— Aim —
State the number of lines where "code" appears. Add nothing else.

— Input for this task —
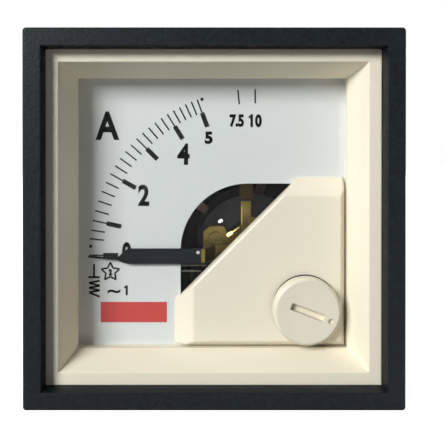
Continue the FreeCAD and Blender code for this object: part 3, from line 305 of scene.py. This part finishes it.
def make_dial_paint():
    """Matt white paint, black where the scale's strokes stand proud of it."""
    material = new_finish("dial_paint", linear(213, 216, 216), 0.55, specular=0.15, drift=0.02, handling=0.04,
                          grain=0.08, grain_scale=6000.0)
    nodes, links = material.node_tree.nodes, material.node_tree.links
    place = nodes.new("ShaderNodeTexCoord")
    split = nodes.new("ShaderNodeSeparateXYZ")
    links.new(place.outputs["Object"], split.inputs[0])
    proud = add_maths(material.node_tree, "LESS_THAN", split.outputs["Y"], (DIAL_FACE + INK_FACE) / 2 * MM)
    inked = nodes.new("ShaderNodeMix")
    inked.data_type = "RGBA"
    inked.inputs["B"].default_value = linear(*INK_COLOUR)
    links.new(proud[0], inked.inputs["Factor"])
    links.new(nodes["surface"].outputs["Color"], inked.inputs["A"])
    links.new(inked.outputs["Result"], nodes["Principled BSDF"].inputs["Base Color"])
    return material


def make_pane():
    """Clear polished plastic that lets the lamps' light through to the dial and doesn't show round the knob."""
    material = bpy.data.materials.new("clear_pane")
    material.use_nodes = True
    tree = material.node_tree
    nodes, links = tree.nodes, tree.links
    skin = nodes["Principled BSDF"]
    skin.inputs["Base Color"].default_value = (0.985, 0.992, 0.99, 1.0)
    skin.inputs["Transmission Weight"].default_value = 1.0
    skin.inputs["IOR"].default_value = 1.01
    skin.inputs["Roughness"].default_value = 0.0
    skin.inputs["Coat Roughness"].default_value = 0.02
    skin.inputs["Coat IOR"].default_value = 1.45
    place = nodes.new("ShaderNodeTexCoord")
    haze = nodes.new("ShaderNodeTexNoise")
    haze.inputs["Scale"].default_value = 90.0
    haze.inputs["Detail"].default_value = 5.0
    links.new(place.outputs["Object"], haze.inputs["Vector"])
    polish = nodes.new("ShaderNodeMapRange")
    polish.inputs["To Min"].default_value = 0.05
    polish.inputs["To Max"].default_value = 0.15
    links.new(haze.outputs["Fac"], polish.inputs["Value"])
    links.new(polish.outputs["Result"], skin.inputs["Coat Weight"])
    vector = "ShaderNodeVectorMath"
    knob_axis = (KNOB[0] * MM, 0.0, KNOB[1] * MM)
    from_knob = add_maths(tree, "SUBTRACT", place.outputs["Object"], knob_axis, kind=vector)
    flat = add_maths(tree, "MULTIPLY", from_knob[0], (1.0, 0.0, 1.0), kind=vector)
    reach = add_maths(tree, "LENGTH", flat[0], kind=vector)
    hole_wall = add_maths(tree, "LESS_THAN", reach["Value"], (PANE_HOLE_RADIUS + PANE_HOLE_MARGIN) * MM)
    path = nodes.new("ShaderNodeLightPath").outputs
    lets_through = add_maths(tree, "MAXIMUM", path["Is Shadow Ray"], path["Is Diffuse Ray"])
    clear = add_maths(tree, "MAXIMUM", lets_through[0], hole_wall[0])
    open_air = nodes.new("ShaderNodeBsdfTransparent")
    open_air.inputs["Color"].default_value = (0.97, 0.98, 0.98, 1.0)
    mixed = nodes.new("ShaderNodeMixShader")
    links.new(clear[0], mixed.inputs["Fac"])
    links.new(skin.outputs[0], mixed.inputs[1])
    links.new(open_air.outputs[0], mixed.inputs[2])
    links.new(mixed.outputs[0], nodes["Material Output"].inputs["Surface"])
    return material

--

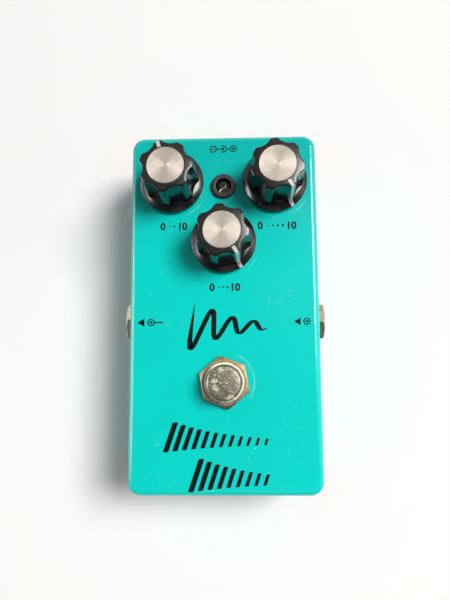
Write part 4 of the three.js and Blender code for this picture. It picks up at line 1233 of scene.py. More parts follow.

— Reply —
2